● **EXERCISE REQUIREMENTS**: From the listing below, return each line that includes "handed".

----- EXERCISE MATERIALS -----

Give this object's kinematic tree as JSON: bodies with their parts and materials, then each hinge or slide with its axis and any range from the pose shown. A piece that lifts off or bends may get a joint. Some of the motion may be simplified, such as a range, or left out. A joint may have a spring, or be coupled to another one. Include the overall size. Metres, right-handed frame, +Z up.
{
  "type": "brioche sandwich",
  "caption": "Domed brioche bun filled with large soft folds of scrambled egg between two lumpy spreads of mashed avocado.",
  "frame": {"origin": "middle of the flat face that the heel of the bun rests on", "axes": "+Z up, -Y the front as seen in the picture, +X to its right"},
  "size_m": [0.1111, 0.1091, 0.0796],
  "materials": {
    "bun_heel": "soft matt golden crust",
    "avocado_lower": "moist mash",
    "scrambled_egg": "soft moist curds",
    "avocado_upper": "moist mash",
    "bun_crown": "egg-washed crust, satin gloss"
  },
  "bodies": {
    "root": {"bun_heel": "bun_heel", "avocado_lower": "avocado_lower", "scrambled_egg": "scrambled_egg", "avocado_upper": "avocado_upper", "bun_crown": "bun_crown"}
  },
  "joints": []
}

-----
----- EXERCISE MATERIALS -----

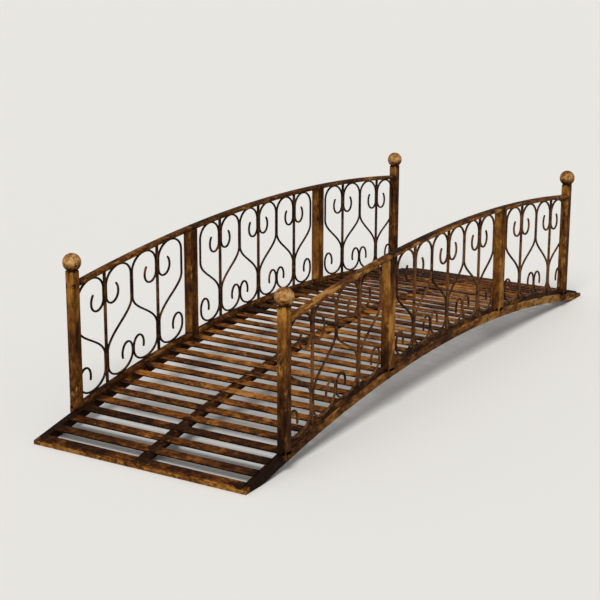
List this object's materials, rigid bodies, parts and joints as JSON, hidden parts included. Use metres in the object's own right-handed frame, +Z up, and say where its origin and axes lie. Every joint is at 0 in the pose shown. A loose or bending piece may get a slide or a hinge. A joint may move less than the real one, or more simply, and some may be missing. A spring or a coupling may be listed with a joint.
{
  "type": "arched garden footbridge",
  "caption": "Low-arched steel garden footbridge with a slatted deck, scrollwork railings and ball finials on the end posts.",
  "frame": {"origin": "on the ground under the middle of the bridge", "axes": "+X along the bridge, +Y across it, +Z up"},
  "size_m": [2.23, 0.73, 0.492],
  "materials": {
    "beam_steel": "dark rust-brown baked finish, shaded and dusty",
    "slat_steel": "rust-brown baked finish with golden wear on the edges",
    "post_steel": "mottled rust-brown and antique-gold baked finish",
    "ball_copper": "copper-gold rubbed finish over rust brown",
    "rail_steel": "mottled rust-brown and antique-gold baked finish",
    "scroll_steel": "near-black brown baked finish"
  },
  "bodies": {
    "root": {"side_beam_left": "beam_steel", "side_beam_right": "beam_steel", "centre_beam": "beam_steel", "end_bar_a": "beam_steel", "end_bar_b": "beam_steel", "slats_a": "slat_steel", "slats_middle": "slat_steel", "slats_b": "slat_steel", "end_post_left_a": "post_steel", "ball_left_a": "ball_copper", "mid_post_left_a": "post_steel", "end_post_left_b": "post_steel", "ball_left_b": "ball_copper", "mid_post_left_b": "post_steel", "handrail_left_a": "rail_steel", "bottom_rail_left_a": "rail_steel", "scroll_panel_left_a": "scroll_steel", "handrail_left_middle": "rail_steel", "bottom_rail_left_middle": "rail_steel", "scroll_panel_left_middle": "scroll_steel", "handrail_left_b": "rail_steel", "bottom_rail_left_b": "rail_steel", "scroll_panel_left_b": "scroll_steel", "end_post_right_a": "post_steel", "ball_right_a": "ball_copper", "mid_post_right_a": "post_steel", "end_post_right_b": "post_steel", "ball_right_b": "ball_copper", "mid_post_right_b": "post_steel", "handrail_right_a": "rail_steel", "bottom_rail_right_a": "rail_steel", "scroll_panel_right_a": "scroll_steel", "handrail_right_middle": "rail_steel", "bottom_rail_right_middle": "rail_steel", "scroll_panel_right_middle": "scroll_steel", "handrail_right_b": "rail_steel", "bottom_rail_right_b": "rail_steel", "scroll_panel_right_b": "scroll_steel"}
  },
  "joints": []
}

-----

● **ANSWER FOR THIS EXERCISE**:
Give this object's kinematic tree as JSON: bodies with their parts and materials, then each hinge or slide with its axis and any range from the pose shown. A piece that lifts off or bends may get a joint. Some of the motion may be simplified, such as a range, or left out. A joint may have a spring, or be coupled to another one. Include the overall size. Metres, right-handed frame, +Z up.
List this object's materials, rigid bodies, parts and joints as JSON, hidden parts included. Use metres in the object's own right-handed frame, +Z up, and say where its origin and axes lie. Every joint is at 0 in the pose shown. A loose or bending piece may get a slide or a hinge. A joint may move less than the real one, or more simply, and some may be missing. A spring or a coupling may be listed with a joint.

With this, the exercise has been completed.